Happy People Put Themselves First

Karen Degen(A small excerpt from my book Heightening Your Happiness – Chapter 8)

We are often taught at a young age that we must put others before ourselves. I know my mother always took the smallest piece of meat for herself, and if there wasn’t enough of anything, she was the one who went without. She didn’t seem to mind. Putting the rest of us before herself was just what she did. As children, we learned from her example. We were also directly taught to put others before ourselves. If we were playing with friends and a fight erupted over a toy, my mother always told us to let the other child have a turn first. One of my clients told me that as a child, at church, she was taught J.O.Y. That stood for Jesus first, then Others, then Yourself last.

Some things we pick up consciously and others are so unconscious that we aren’t even aware of our programming. Go back and take a look again at how Dr Bruce Lipton explains this in the Preface at the beginning of this book.

In essence, for the first six or seven years of our lives, our brains are in download mode. There is no filter for the information to go through. We have no way of consciously determining whether what we see, hear, or experience is good or bad, right or wrong. We just download the program and keep playing it for the rest of our lives. EFT is the best way to change or rewrite over those programs (see Chapter 12).

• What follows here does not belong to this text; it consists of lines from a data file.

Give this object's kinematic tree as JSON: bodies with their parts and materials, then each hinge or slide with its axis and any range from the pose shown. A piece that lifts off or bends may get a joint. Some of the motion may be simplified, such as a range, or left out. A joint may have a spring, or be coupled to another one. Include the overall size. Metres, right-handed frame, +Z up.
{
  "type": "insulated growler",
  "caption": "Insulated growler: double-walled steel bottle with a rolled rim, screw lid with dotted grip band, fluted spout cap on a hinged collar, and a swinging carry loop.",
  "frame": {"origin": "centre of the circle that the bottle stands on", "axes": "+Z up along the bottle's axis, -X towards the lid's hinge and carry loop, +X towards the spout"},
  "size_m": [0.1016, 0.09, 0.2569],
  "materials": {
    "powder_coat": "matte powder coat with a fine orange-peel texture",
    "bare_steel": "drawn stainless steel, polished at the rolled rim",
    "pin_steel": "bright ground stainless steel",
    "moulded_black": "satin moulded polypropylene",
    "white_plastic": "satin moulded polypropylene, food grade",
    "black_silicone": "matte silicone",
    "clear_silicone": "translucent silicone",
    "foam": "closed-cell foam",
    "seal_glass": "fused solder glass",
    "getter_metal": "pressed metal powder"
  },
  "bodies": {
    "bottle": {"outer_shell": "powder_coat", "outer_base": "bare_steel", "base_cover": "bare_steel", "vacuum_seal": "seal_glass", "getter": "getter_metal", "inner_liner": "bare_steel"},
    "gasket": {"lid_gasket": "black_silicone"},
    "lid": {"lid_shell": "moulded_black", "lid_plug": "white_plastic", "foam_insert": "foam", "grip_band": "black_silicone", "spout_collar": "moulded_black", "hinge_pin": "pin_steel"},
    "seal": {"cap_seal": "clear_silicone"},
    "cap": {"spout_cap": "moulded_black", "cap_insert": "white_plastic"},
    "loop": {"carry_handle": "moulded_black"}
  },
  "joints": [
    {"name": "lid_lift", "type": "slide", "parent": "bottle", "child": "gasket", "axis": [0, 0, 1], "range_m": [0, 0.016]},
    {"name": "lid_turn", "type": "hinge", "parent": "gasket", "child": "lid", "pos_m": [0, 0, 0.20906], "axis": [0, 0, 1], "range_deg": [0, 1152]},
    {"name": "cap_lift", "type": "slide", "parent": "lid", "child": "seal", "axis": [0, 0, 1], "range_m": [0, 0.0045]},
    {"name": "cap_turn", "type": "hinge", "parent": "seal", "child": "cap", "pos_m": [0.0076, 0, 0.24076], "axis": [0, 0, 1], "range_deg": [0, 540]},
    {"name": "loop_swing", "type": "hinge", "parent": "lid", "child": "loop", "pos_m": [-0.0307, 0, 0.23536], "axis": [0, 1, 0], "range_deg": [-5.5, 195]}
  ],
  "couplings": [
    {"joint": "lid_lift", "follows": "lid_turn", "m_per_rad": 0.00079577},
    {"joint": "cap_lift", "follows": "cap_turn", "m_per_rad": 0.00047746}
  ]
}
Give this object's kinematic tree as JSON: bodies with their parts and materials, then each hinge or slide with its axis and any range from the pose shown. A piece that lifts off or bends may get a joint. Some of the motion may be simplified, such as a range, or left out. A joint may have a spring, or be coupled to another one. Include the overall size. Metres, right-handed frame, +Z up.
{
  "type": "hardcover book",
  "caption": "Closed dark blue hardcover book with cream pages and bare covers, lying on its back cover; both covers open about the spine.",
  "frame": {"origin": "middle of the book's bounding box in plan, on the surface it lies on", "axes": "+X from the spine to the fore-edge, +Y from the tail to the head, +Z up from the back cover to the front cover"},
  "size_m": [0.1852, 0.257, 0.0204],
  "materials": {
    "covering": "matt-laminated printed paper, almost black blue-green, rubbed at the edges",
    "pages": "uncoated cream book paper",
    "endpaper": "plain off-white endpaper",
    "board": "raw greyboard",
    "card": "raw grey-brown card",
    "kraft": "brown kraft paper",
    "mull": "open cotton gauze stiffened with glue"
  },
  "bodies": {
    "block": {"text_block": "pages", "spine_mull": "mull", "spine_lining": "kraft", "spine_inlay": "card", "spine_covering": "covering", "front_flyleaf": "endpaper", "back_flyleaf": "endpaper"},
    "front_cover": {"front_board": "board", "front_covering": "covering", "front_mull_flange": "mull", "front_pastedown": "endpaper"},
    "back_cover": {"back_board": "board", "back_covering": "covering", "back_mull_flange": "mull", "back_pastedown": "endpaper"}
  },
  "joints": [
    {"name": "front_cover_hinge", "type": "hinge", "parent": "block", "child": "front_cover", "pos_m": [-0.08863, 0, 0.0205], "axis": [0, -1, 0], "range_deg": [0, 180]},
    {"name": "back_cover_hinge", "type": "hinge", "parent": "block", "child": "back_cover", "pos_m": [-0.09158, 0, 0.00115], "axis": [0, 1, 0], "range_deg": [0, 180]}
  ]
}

“Since the subconscious programs operate outside the range of consciousness, we don’t experience ourselves playing out these behaviors.” Dr Bruce Lipton

If you have downloaded the program “Don’t put yourself first,” then you may be living quite an unhappy life. The truth is the opposite of what we have been taught. We are supposed to put ourselves first.

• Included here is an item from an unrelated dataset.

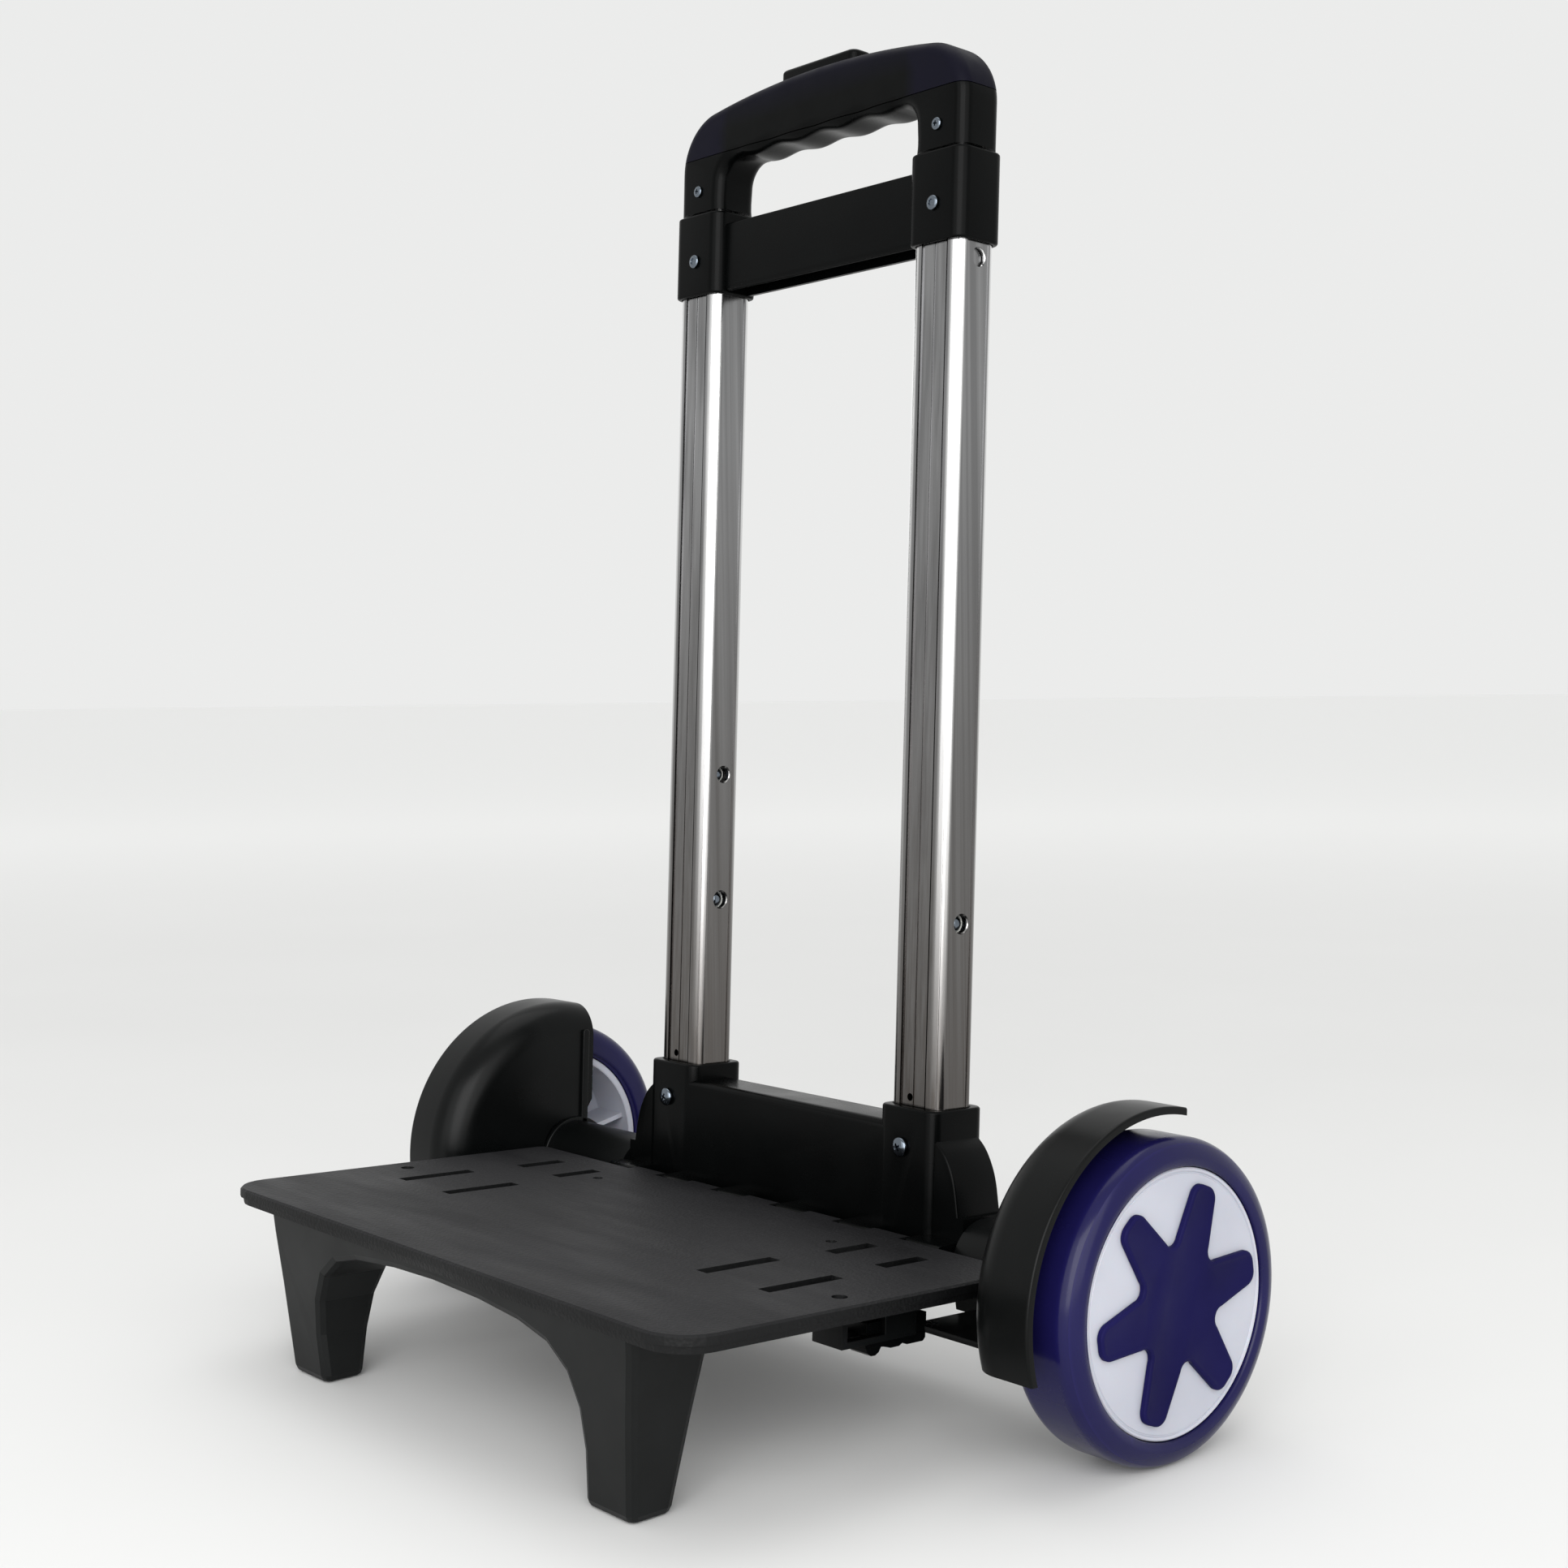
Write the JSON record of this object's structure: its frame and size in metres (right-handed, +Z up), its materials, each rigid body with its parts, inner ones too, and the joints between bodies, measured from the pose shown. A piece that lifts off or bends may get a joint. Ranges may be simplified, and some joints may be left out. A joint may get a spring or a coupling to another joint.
{
  "type": "folding platform cart",
  "caption": "Folding platform cart with spoked wheels under fenders, a hinged strap-slotted platform on two legs, twin telescopic tubes and a grip with a release button.",
  "frame": {"origin": "centre of the bounding box at floor level, between the wheels' contact and the feet", "axes": "+X to the cart's right along the axle, +Y to the back (the platform points to -Y), +Z up"},
  "size_m": [0.3466, 0.2094, 0.463],
  "materials": {
    "plastic": "satin black moulding",
    "deck": "finely grained black",
    "shell": "soft-touch navy",
    "button": "satin black",
    "tyre": "glossy navy, moulded",
    "hub": "pale lavender-white, moulded",
    "nylon": "natural nylon",
    "steel": "drawn",
    "zinc": "zinc plated",
    "aluminium": "satin anodised"
  },
  "bodies": {
    "frame": {"axle_housing": "plastic", "fender_left": "plastic", "fender_right": "plastic", "wheel_axle": "steel", "axle_spacer_left": "nylon", "axle_spacer_right": "nylon", "push_nut_left": "steel", "push_nut_right": "steel", "outer_tube_left": "aluminium", "outer_tube_right": "aluminium", "upper_bracket": "plastic", "socket_screw_left": "zinc", "socket_screw_right": "zinc", "bracket_rivet_left": "zinc", "bracket_rivet_right": "zinc", "fold_hinge_pin": "steel"},
    "platform": {"platform_deck": "deck", "leg_frame": "plastic", "leg_screw_left": "zinc", "leg_screw_right": "zinc", "latch_rail": "plastic"},
    "fold_latch": {"fold_latch": "plastic"},
    "wheel_left": {"tyre_left": "tyre", "wheel_hub_left": "hub", "star_cap_left": "tyre", "wheel_bush_left": "nylon"},
    "wheel_right": {"tyre_right": "tyre", "wheel_hub_right": "hub", "star_cap_right": "tyre", "wheel_bush_right": "nylon"},
    "mid_stage": {"mid_tube_left": "aluminium", "mid_tube_right": "aluminium", "mid_block_left": "nylon", "mid_block_right": "nylon"},
    "handle_stage": {"inner_tube_left": "aluminium", "inner_tube_right": "aluminium", "inner_block_left": "nylon", "inner_block_right": "nylon", "grip_lower": "plastic", "grip_shell": "shell", "grip_screw_left": "zinc", "grip_screw_right": "zinc", "button_spring": "steel"},
    "release_button": {"release_button": "button", "push_rod_left": "steel", "push_rod_right": "steel"},
    "mid_pin_left": {"mid_lock_pin_left": "zinc"},
    "mid_pin_right": {"mid_lock_pin_right": "zinc"},
    "inner_pin_left": {"inner_lock_pin_left": "zinc"},
    "inner_pin_right": {"inner_lock_pin_right": "zinc"}
  },
  "joints": [
    {"name": "platform_fold", "type": "hinge", "parent": "frame", "child": "platform", "pos_m": [0, 0.03757, 0.0518], "axis": [-1, 0, 0], "range_deg": [0, 90]},
    {"name": "latch_slide", "type": "slide", "parent": "platform", "child": "fold_latch", "axis": [0, -0.9989, 0.0471], "range_m": [0, 0.008]},
    {"name": "wheel_left_spin", "type": "hinge", "parent": "frame", "child": "wheel_left", "pos_m": [-0.1598, 0.0545, 0.05], "axis": [1, 0, 0], "continuous": true},
    {"name": "wheel_right_spin", "type": "hinge", "parent": "frame", "child": "wheel_right", "pos_m": [0.1598, 0.0545, 0.05], "axis": [1, 0, 0], "continuous": true},
    {"name": "mid_stage_slide", "type": "slide", "parent": "frame", "child": "mid_stage", "axis": [0, 0.0471, 0.9989], "range_m": [0, 0.2235]},
    {"name": "handle_stage_slide", "type": "slide", "parent": "mid_stage", "child": "handle_stage", "axis": [0, 0.0471, 0.9989], "range_m": [0, 0.185]},
    {"name": "release_press", "type": "slide", "parent": "handle_stage", "child": "release_button", "axis": [0, -0.0471, -0.9989], "range_m": [0, 0.004], "stiffness_N_per_m": 900, "springref_m": -0.004, "deforming": ["button_spring"]},
    {"name": "mid_pin_left_slide", "type": "slide", "parent": "mid_stage", "child": "mid_pin_left", "axis": [-1, 0, 0], "range_m": [0, 0.002]},
    {"name": "mid_pin_right_slide", "type": "slide", "parent": "mid_stage", "child": "mid_pin_right", "axis": [-1, 0, 0], "range_m": [0, 0.002]},
    {"name": "inner_pin_left_slide", "type": "slide", "parent": "handle_stage", "child": "inner_pin_left", "axis": [-1, 0, 0], "range_m": [0, 0.0015]},
    {"name": "inner_pin_right_slide", "type": "slide", "parent": "handle_stage", "child": "inner_pin_right", "axis": [-1, 0, 0], "range_m": [0, 0.0015]}
  ],
  "couplings": [
    {"joint": "mid_pin_left_slide", "follows": "release_press", "ratio": 0.5},
    {"joint": "mid_pin_right_slide", "follows": "release_press", "ratio": 0.5},
    {"joint": "inner_pin_left_slide", "follows": "release_press", "ratio": 0.375},
    {"joint": "inner_pin_right_slide", "follows": "release_press", "ratio": 0.375}
  ]
}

Whenever you fly on an aircraft, you receive a pre-flight safety demonstration. In the demonstration, you are told that if an oxygen mask drops in front of you, you must fit it to yourself first, before helping a child or anyone else. There is a good reason for this. If you haven’t got enough oxygen, you can’t possibly help anyone else. Everyone suffers. It is the same in life. When we have enough, we can give to others. Enough money. Enough time. Enough energy. Enough love.

Imagine that your life is like a glass full of water. The water represents enough. Let’s say enough energy for this example.

You have enough energy, so you give some away, doing things for others. The level drops and you have less energy. You give again, maybe to the same person or maybe to someone else. The level drops again. The more you give, the less you have. When your level of energy gets fairly low, the body gives you signals. You might feel tired, overwhelmed, irritable, or resentful. The body is communicating to you that you need to stop giving and refill. Refilling only happens when we stop giving and have “me” time. We are refilled when we put ourselves first and do what we need to do to feel more energetic and happy again. When we have refilled enough, we can start giving again. We are giving away the excess. It is like when we give money to a charity. You wouldn’t give away your mortgage money or your food money. That would just be stupid. You give away the excess, over and above what you need for yourself.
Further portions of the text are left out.